Oggi purtroppo guardando i dati statistici dello scorso anno si evidenza nel biennio un numero altissimo di “non ammessi” - i cosiddetti bocciati o respinti - in numero alto nelle prime classi delle Superiori e un po' meno nel secondo anno.
I motivi sono ben evidenziati: "non ammessi" perché non sono riesciti nell’apprendimento, perché si sono assentati con frequenza altissima o perché hanno abbandonato la scuola.
Questo delle assenze e degli abbandoni è un fenomeno nuovo che si sta diffondendo sempre più a macchia d'olia in tutta l'Italia dal nord al sud.
E la Scuola cosa potrebbe fare in tali frangenti? Solo prenderne atto? O potrebbe interrogarsi per analizzare il fenomeno e tentare d fermare questa forte emorragia di studenti nel biennio delle superiori?
In questo senso, dico che le famiglie potrebbero intervenire, per fermare questa forte selezione che viene operata nei primi anni delle superiori,
anni di obbligo scolastico, ripeto, fondamentali nello sviluppo della personalità degli studenti; per ricordare a tutti che
Accettare l’obbligo e non prendersi cura degli studenti e come vanificare l’obbligo riproponendo la selezione. E questo atteggiamento rigidamante selettivo, a parar mio, andrebbe corretto.
In questo senso parlo di "rivoluzione" ossia di un cambiamento radicale nel rapporto con gli studenti in questi primi anni degli Istituti superiori che risultano i più difficili per gli studenti.

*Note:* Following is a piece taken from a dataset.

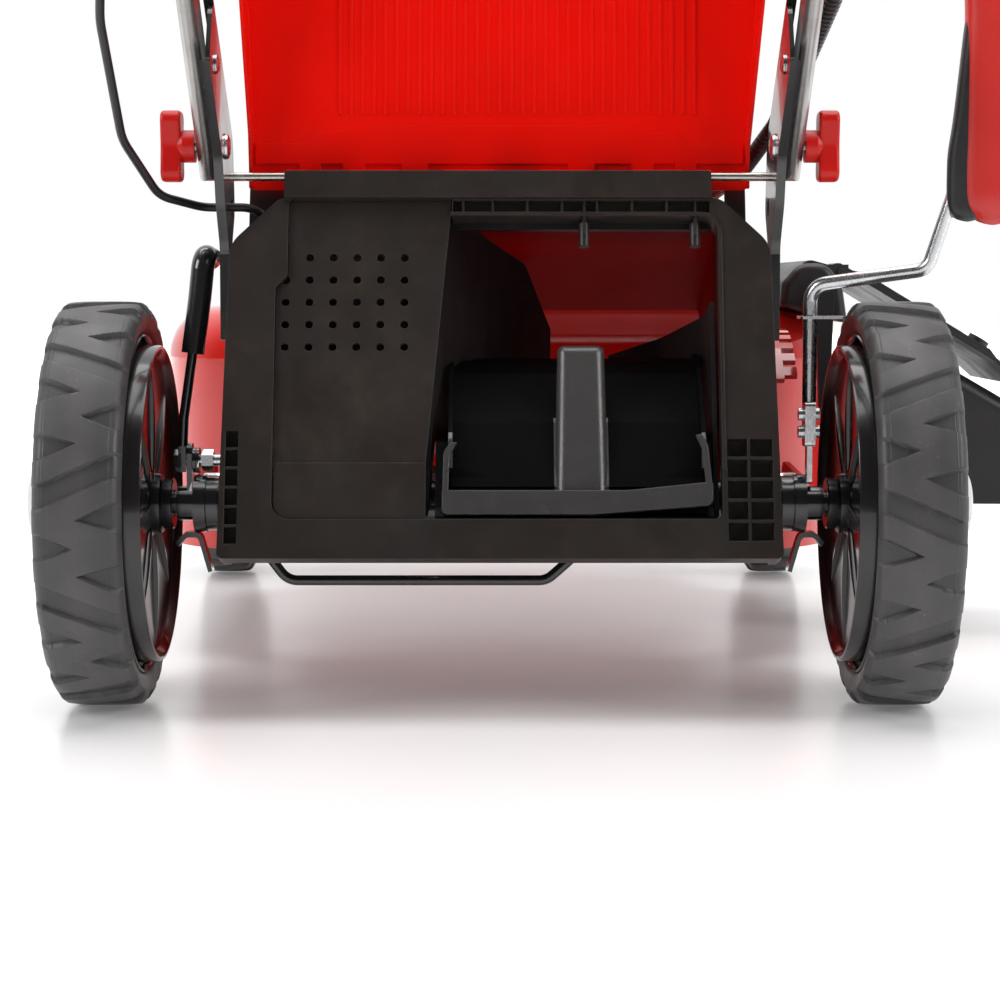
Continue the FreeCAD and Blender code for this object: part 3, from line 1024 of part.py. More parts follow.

Una "rivoluzione" che poi significa "prendersi cura", per cercare di capire le difficoltà che vive lo studente e aiutarli a risolverle. Ed è questa la più grande rivoluzione che dovrebbe realizzarsi nella scuola di oggi.
Poche scuole, ancora
troppo poche, stanno tentando esperienze nuove con grande coraggio. Fra tutte cito quella del Liceo Classico
Dante Alighieri di Ravenna, dove è in atto una
sperimentazione nuova in alcune classi prime del biennio con risultati soddisfacenti: non si è registrato alcun abbandono, non ci sono state assenze e i risultati finali positivi per quasi tutti gli studenti. E in questo nuovo anno scolastico il Provveditore ha confermato la validità di esso estendendolo a sei classi.